Eczema, also known as dermatitis, refers to a group of skin conditions that cause inflammation of the skin. Eczema is not caused by an infection. The condition may be temporary or chronic, mild or, in rare instances, very serious.
Serious cases usually occur when:
- it is severe enough to cause complications, such as skin infections
- an affected person also contracts the herpes simplex virus
- an affected person has a violent allergic reaction caused by contact dermatitis
Atopic dermatitis is the prevalent form of chronic eczema. It is a genetically inherited condition that tends to run in families who also suffer from hay fever and asthma. Atopic dermatitis will affect about 17% of Canadians at some point in their lives.
Contact dermatitis is a skin reaction caused by exposure to an allergen or irritant.
Dyshidrotic eczema occurs on the palms of the hands, sides of the fingers, and the soles of the feet, and it is associated with itching and blisters.

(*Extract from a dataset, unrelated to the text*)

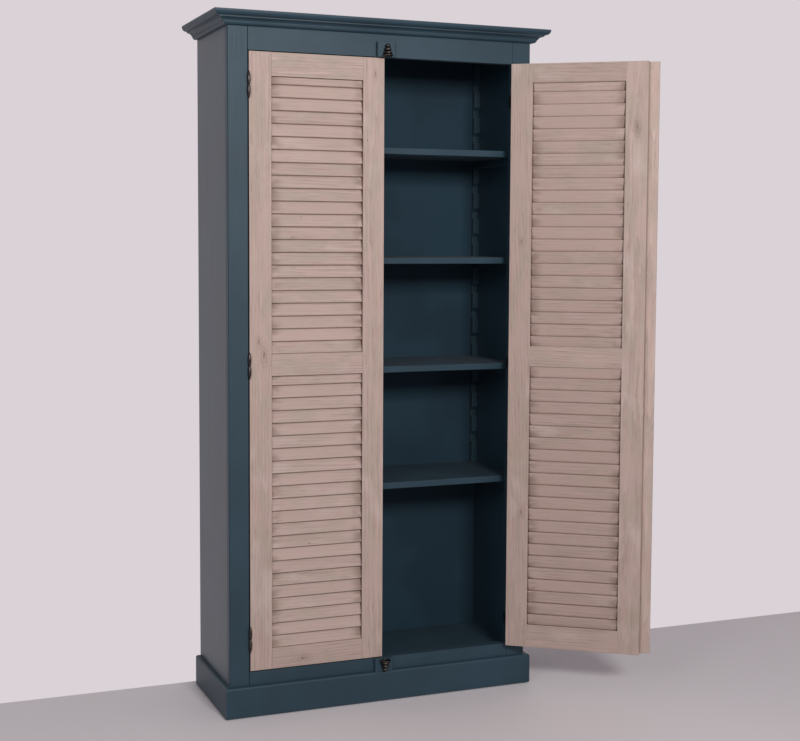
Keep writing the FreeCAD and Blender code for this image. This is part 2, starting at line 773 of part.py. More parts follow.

Nummular dermatitis is a type of eczema that normally affects older adults. Round patches of scaly, inflamed skin may appear anywhere on the body, most commonly on the legs. Winter is the peak period for this condition. It tends to strike dry skin.
Stasis dermatitis (or gravitational eczema) affects the lower legs of older adults. It is basically a poor circulation problem, usually due to blood not being able to get out of the legs well.